Green tip ammo a common thread in NRA leadership speeches

A crowd of NRA members and guests crowded into the Grand Ballroom of Nashville’s Music City Center to hear from GOP Presidential hopefuls under a banner referencing green tip ammunition. (Photo: Chris Eger/Guns.com)

A crowd of NRA members and guests crowded into the Grand Ballroom of Nashville’s Music City Center to hear from GOP Presidential hopefuls under a banner referencing green tip ammunition. (Photo: Chris Eger/Guns.com)

Friday’s National Rifle Association’s Leadership Forum speakers ranging from gun rights advocates to Sheriff Clark and GOP Presidential hopefuls made clear that the controversy over M855 ammunition has not been forgotten.

In use as cheap range ammo for AR-15 series firearms, the “green tip” round sprouted from relative obscurity and gained national attention earlier this year after a proposed rule change by the Bureau of Alcohol, Tobacco Firearms and Explosives was announced. Earning rapid opposition from Second Amendment groups, gun owners and Republican lawmakers, the ATF backpedaled and postponed any change while agency director B. Todd Jones quietly resigned his position following calls for his removal.

The apparent victory did not go unnoticed at the forum, part of the NRA’s Annual Meeting and Exhibits this week in Nashville, Tennessee.

Alongside an immense banner featuring a cartridge coated in green paint reading, “If they can ban one they can ban them all,” several notable speakers at the event worked references to the 5.56mm ammunition alongside barbs at Democrats and hopes for a different political reality in 2016.

“We showed President Obama exactly how vast our movement is,” said Gov. Bobby Jindal, R-Louisiana to a cheering crowd. “When he tried to ban green-tip ammo, we rose up and stopped him!”

Jindal, the first to mention M855 by name at the event, was far from the last.

Sen. Marco Rubio, R-Fla, listed the move to potentially regulate the cartridge as an example of the administration of President Obama attempting to limit the Second Amendment.

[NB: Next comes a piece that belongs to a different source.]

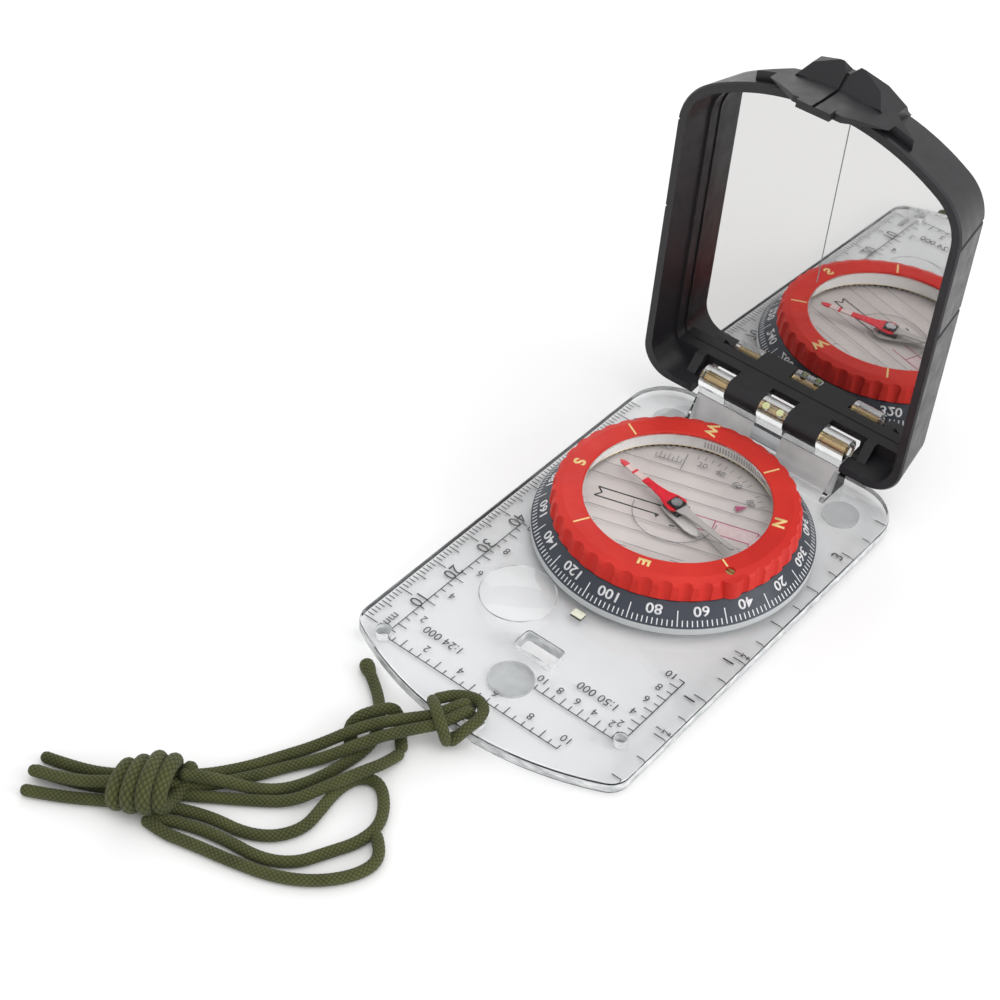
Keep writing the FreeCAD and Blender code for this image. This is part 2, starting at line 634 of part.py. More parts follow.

“The President has no authority to tell a hunter, a sportsman, or any law-abiding American what kind of weapon is right for him or her,” said Rubio. “And it’s bad enough that this administration has attempted these very things in routine moments, for example with the failed ammunition ban earlier this year.”

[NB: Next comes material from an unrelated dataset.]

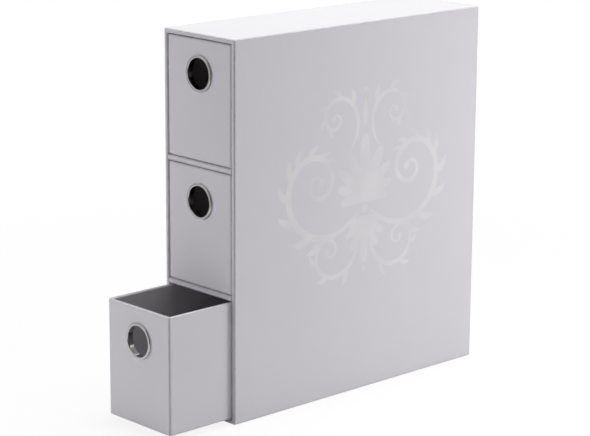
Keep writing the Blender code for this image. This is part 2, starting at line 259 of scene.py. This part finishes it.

Besides the candidates, NRA President Jim Porter also referenced the green tip fight in his remarks to the crowd.

Milwaukee County Sheriff David Clarke, who fought off a Bloomberg-funded campaign against him for reelection last year through the help of NRA support, even proposed adding green tip to the Great Seal of the United States.

“You know, the one with the American bald eagle holding an olive branch in one claw and arrows in the other,” said Clarke. “We should take those arrows out of the eagle’s claws and replace them with a semi-automatic rifle, preferably one that shoots M-855 ammunition.”

Since the ATF’s postponement on a regulatory change to the ammo, 23 state attorneys general have signed a letter urging the agency to permanently discard any attempted reclassification on the cartridge while Democrats on Capitol Hill have called for an outright ban.